YOUR TASK: Print each line from the start of the records below up through the line where "bpy.data.objects.remove(old)" is found, exactly as given.

BEGIN DATA IN THIS EXERCISE

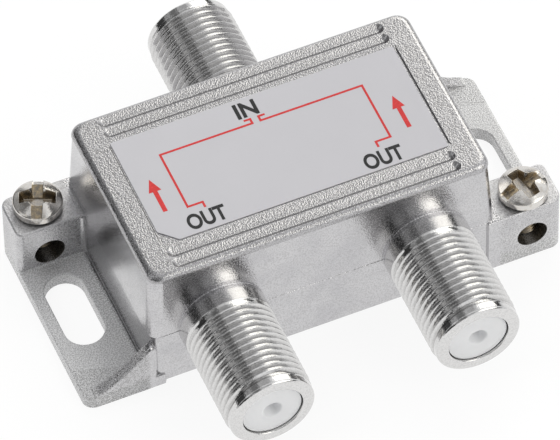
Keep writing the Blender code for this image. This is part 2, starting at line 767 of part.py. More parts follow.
def circuit_board(holes, look):
    board = prism(
        "circuit_board", rounded_rectangle(BOARD_X, BOARD_Y, INNER_RADIUS), BOARD_BOTTOM, BOARD_TOP, look
    )
    drills = []
    for index, hole in enumerate(holes):
        drill = rod(
            f"lead_hole_{index}", LEAD_WIRE / 2 + SEAT_GAP, BOARD_BOTTOM - OVERRUN, BOARD_TOP + OVERRUN, WIRE_SIDES
        )
        drills.append(place(drill, (*hole, 0.0)))
    combine(board, "DIFFERENCE", drills)
    return board


# The whole splitter

def clear_scene():
    for old in list(bpy.data.objects):
        bpy.data.objects.remove(old)


def build():
    clear_scene()
    plated = material("nickel_plated_zinc", (0.62, 0.61, 0.60), 1.0, 0.3)
    tinned = material("tinned_steel", (0.66, 0.66, 0.65), 1.0, 0.35)
    screw_metal = material("nickel_plated_steel", (0.70, 0.68, 0.65), 1.0, 0.18)
    spring_metal = material("tinned_bronze", (0.72, 0.66, 0.52), 1.0, 0.3)
    plug_plastic = material("white_plastic", (0.86, 0.86, 0.85), 0.0, 0.4)
    sheet = material("label_sheet", (0.53, 0.53, 0.55), 0.2, 0.45)
    looks = {
        "ferrite": material("ferrite", (0.05, 0.05, 0.055), 0.0, 0.6),
        "enamel": material("enamelled_copper", (0.55, 0.20, 0.08), 1.0, 0.3),
        "ceramic": material("ceramic_coating", (0.62, 0.33, 0.10), 0.0, 0.5),
        "resistor": material("resistor_coating", (0.55, 0.43, 0.28), 0.0, 0.5),
        "diode": material("diode_epoxy", (0.03, 0.03, 0.03), 0.0, 0.4),
        "choke": material("choke_coating", (0.10, 0.22, 0.12), 0.0, 0.45),
        "board": material("board_laminate", (0.40, 0.31, 0.14), 0.0, 0.55),
    }
    pieces = [housing(plated), back_cover(tinned), label(sheet)]
    for side_name, side in (("left", -1), ("right", 1)):
        pieces.append(ground_screw(f"ground_screw_{side_name}", side, screw_metal))
    for port in PORTS:
        group, _, side_name = port.partition("_")
        ending = "_" + side_name if side_name else ""
        pieces.append(insulator(f"{group}_insulator{ending}", port, plug_plastic))
        pieces.append(contact(f"{group}_contact{ending}", port, spring_metal))
    pieces += circuit(looks)
    splitter = bpy.data.objects.new("splitter", None)
    bpy.context.scene.collection.objects.link(splitter)
    for piece in pieces:
        piece.parent = splitter


build()
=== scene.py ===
# %% [markdown]
# A two-way coaxial splitter is a small die-cast box with three threaded ports. This lesson dresses its
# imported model: the solids already have their places, so each piece here is fitted to the box of the solid
# that it stands for. The whole object is loaded first.

# %% Load the model
import math

import bmesh
import bpy
import numpy
from mathutils import Matrix, Vector


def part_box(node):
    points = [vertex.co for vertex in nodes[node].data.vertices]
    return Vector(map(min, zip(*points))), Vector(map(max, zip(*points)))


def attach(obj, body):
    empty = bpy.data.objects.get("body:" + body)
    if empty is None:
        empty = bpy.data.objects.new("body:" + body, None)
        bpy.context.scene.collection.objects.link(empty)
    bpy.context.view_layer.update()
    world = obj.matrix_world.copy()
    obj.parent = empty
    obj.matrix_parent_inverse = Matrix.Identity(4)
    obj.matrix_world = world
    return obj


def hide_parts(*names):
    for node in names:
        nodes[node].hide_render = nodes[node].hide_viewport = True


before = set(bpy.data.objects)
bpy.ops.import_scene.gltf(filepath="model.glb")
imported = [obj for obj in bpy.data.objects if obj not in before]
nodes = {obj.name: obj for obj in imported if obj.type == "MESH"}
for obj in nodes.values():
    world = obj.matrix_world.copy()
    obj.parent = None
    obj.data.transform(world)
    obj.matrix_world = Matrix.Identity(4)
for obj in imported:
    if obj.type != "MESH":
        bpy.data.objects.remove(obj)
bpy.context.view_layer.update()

# %% [markdown]
# Everything on this object is a few millimetres across, and Blender counts in metres. A named millimetre
# keeps the sizes below readable. The places that other pieces depend on are read from the model's own
# boxes: how far the ports reach, where the lid and the label lie, and the axis of each port and of each
# screw.

# %% Read the sizes
MM = 0.001


def span(node):
    """The lowest and highest corner, the middle and the size of a solid."""
    low, high = (Vector(corner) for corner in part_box(node))
    return low, high, (low + high) / 2, high - low


def plug_node(port):
    """The solid in a port's mouth: output_left has output_insulator_left."""
    first, _, side = port.partition("_")
    return f"{first}_insulator_{side}".rstrip("_")


EAR_REACH, PORT_REACH, LID = span("housing")[1]
LABEL_TOP = span("label")[1].z
PORTS = {}
for port in ("input", "output_left", "output_right"):
    middle = span(plug_node(port))[2]
    PORTS[port] = (middle.x, middle.z, 1 if middle.y > 0 else -1)
print("ears reach", round(EAR_REACH / MM, 2), "mm, ports reach", round(PORT_REACH / MM, 2), "mm")
print("port axes:", {port: (round(x / MM, 2), round(z / MM, 2)) for port, (x, z, _) in PORTS.items()})

# %% [markdown]
# Materials are node trees. Written out socket by socket they are long and hard to read, so two small
# classes help. A Graph adds any node from its type, its settings and its sockets. A Socket wraps one
# output, and its operators add Math nodes, so that a mask can be written as a sum or a product, as on
# paper.

# %% Two helpers for node trees
class Socket:
    """One output of a node. Arithmetic on it adds Math nodes."""

    def __init__(self, graph, socket):
        self.graph = graph
        self.socket = socket

    def other(self, name):
        """Another output of the same node."""
        return Socket(self.graph, self.socket.node.outputs[name])

    def __add__(self, value):
        return self.graph.math("ADD", self, value)

    __radd__ = __add__

    def __sub__(self, value):
        return self.graph.math("SUBTRACT", self, value)

    def __rsub__(self, value):
        return self.graph.math("SUBTRACT", value, self)

    def __mul__(self, value):
        return self.graph.math("MULTIPLY", self, value)

    __rmul__ = __mul__

    def __truediv__(self, value):
        return self.graph.math("DIVIDE", self, value)

    def __abs__(self):
        return self.graph.math("ABSOLUTE", self)

    def rise(self, low, high):
        """0 below low, 1 above high, and a smooth step between them."""
        settings = {"interpolation_type": "SMOOTHSTEP"}
        sockets = {"Value": self, "From Min": low, "From Max": high}
        return self.graph.add("ShaderNodeMapRange", settings, sockets)


class Graph:
    """A node tree, and the one way in which nodes are added to it."""

    def __init__(self, tree):
        self.tree = tree
        tree.nodes.clear()

    def add(self, kind, settings=None, sockets=None, output=0):
        node = self.tree.nodes.new(kind)
        for name, value in (settings or {}).items():
            setattr(node, name, value)
        for name, value in (sockets or {}).items():
            if isinstance(value, Socket):
                self.tree.links.new(value.socket, node.inputs[name])
            else:
                node.inputs[name].default_value = value
        return Socket(self, node.outputs[output]) if node.outputs else node

    def math(self, operation, *values):
        return self.add("ShaderNodeMath", {"operation": operation}, dict(enumerate(values)))

    def lerp(self, share, first, second):
        """The first value where the share is 0, the second where it is 1."""
        return (1 - share) * first + share * second

    def mix(self, share, first, second):
        """The first colour where the share is 0, the second where it is 1."""
        return self.add("ShaderNodeMix", {"data_type": "RGBA"}, {0: share, 6: first, 7: second}, output=2)

    def noise(self, place, size, detail=2.0, roughness=0.5):
        """Noise whose lumps are about as wide as the size."""
        sockets = {"Vector": place, "Scale": 1 / size, "Detail": detail, "Roughness": roughness}
        return self.add("ShaderNodeTexNoise", {}, sockets)

    def length(self, first, second):
        """How long a way with these two parts is."""
        return self.math("SQRT", first * first + second * second)

    def bump(self, height, distance, strength=1.0, edge=None):
        """A normal from a height. A Bevel node can also round the light over edges of that radius."""
        sockets = {"Strength": strength, "Distance": distance, "Height": height}
        if edge:
            sockets["Normal"] = self.add("ShaderNodeBevel", {"samples": 6}, {"Radius": edge})
        return self.add("ShaderNodeBump", {}, sockets)

    def parts(self, vector):
        """The X, Y and Z of a vector."""
        first = self.add("ShaderNodeSeparateXYZ", {}, {0: vector})
        return first, first.other("Y"), first.other("Z")


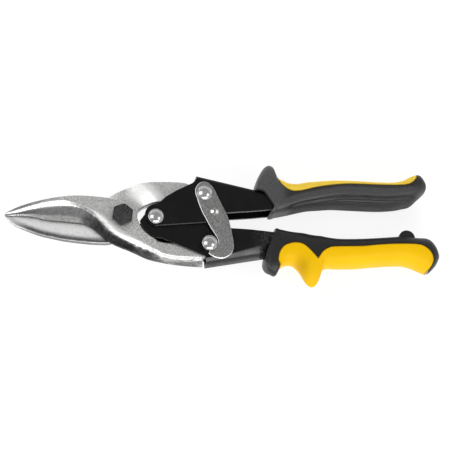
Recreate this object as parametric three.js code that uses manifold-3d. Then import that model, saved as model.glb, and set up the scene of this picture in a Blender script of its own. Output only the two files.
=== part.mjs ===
import * as THREE from 'three';
import { mergeVertices } from 'three/addons/utils/BufferGeometryUtils.js';
import Module from 'manifold-3d';

const wasm = await Module();
wasm.setup();

// All sizes in mm. Z is the axis of every pivot, +X runs to the grips, +Y to the
// upper handle. Heights are drawn from the face where the jaws meet, and the
// finished part is moved down so the origin is the top of the bolt head.

// pivot centres
const JAW_PIVOT = [0, 0];
const HANDLE_PIVOT = [19.0, -1.2];
const UPPER_TANG = [47.5, 12.5];
const LOWER_TANG = [49.0, -18.0];

// levels across the tool
const SHEAR_GAP = 0.1; // each jaw stands this far off the shear plane
const JAW_FACE = 5.4; // outer face of either jaw at the pivot
const TANG = 3.6; // half thickness of the jaw tails
const INNER_WALL_IN = 3.8; // lower channel, inside half width
const INNER_WALL_OUT = 5.3;
const OUTER_WALL_IN = 5.6; // upper channel, inside half width
const OUTER_WALL_OUT = 7.2;
const BOSS = 5.3; // half thickness of the back jaw tail at its rivet
const LATCH_Z0 = 7.6;
const LATCH_Z1 = 9.2;
const FOLD = 3.0; // outside radius of the channel folds

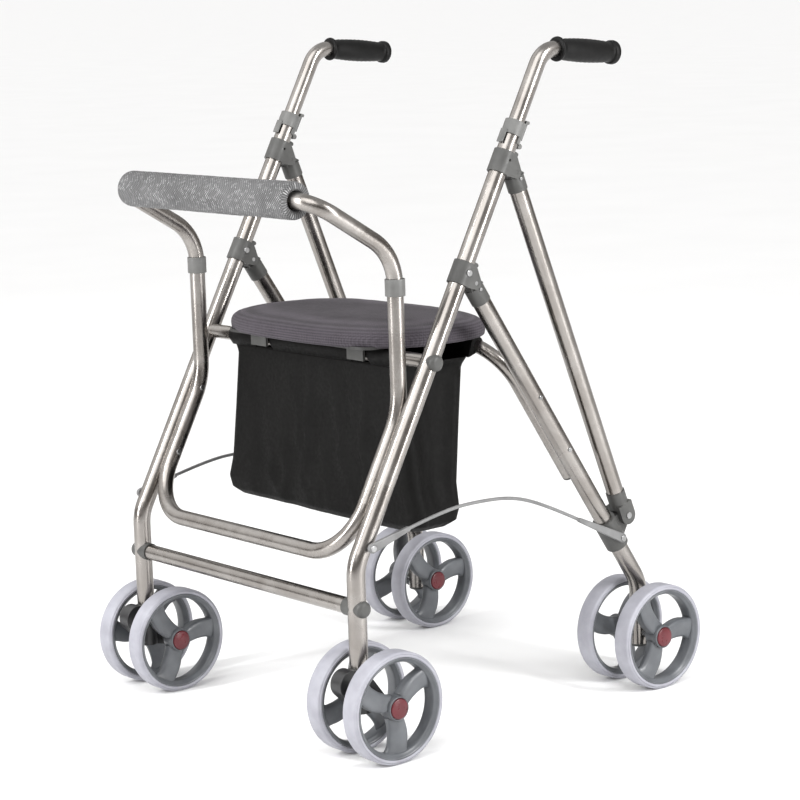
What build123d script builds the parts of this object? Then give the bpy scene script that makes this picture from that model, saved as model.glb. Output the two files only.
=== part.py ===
"""Folding four-leg walking frame with eight wheels, seat, bag and backrest.

Millimetres, +Z up.  The origin is on the floor under the middle of the frame.
The walker travels towards -Y, the user stands at +Y, and +X is the user's left.
"""
import os
from math import asin, atan2, cos, degrees, dist, hypot, pi, radians, sin, tan

from build123d import *

os.makedirs("parts", exist_ok=True)

# ---------------------------------------------------------------- driving dimensions
HALF_TRACK = 247.0            # centre plane of each side frame
WHEEL_R = 75.0
AXLE_Z = WHEEL_R
FRONT_LEG_Y = -268.0          # upright part of the front tube and the caster's swivel axis
CASTER_TRAIL = 24.0
WHEEL_OFFSET = 38.0           # wheel centre plane to leg centre plane
FRONT_TUBE_END_Z = 126.0
KNEE_Z = 260.0                # where the front tube turns from upright to raked
KNEE_BEND_R = 60.0
RAKE = radians(28.35)         # front tube, measured from upright
LEG_RAKE = radians(33.27)     # rear leg
LEG_POINT = (3.0, 518.5)      # (y, z) on the rear leg's axis
REAR_KNEE_Z = 148.0
REAR_LEG_END_Z = 58.0

TUBE_R = 12.5                 # 25 mm front tube and rear leg
TUBE_BORE_R = 11.08
STRUT_R = 12.2
HANDLE_R = 11.0
LOOP_R = 11.0                 # backrest loop and bow
UPPER_BAR_R = 10.0
LOWER_BAR_R = 11.0
SEAT_TUBE_R = 9.5
WALL = 1.5
SLIDE_GAP = 0.08              # radial running clearance of sliding tubes
PIN_GAP = 0.05                # radial running clearance of pins and axles
PIN_R = 3.0
SCREW_R = 2.0

TUBE_TOP_S = 628.0            # distances up the raked tube, from the knee
CLIP_S = 611.0
RUNNER_S = 572.0
HINGE_S = 411.7
HANDLE_END_S = 485.0
COLLAR_LEN = 31.4
COLLAR_R = 15.3
PIVOT_OUT = 18.0              # hinge pin behind the front tube's axis
PIVOT_DROP = 5.1              # hinge pin below the collar's middle
EAR_R = 8.5
TONGUE_HALF = 9.0
SLOT_HALF = 9.2
TONGUE_R = 7.0
SLEEVE_R = 13.6               # plastic end fittings of legs and struts
SLEEVE_START = 8.0
LEG_SLEEVE_END = 33.0
STRUT_SLEEVE_END = 29.0
RIVET_DOWN = 11.8

FOLD = radians(30.0)          # rear frame's swing about the lower hinge
STRUT_SWING = radians(20.6)   # net swing of the strut over the same fold
STRUT_FOOT = (217.0, 251.0)   # (y, z) of the strut's lower pin
STRUT_SET_BACK = 5.1          # strut axis behind its upper pin
LUG_HALF = 6.0
LUG_R = 10.5
FOOT_R = 13.0
FOOT_HALF = 13.2
FOOT_SLOT_HALF = 6.3
FOOT_SLEEVE_START = 17.0
FOOT_SLEEVE_END = 38.0
BRACKET_R = 16.5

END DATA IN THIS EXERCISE

FINAL RESULT:
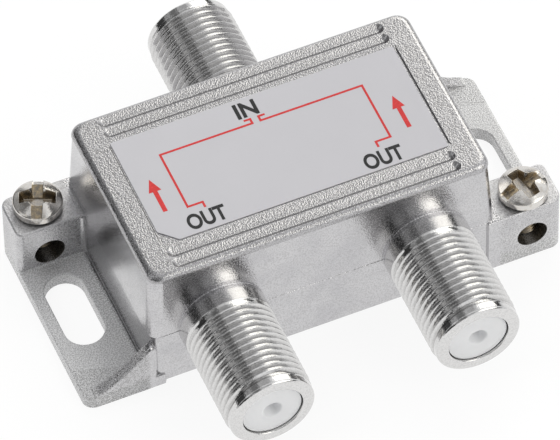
Keep writing the Blender code for this image. This is part 2, starting at line 767 of part.py. More parts follow.
def circuit_board(holes, look):
    board = prism(
        "circuit_board", rounded_rectangle(BOARD_X, BOARD_Y, INNER_RADIUS), BOARD_BOTTOM, BOARD_TOP, look
    )
    drills = []
    for index, hole in enumerate(holes):
        drill = rod(
            f"lead_hole_{index}", LEAD_WIRE / 2 + SEAT_GAP, BOARD_BOTTOM - OVERRUN, BOARD_TOP + OVERRUN, WIRE_SIDES
        )
        drills.append(place(drill, (*hole, 0.0)))
    combine(board, "DIFFERENCE", drills)
    return board


# The whole splitter

def clear_scene():
    for old in list(bpy.data.objects):
        bpy.data.objects.remove(old)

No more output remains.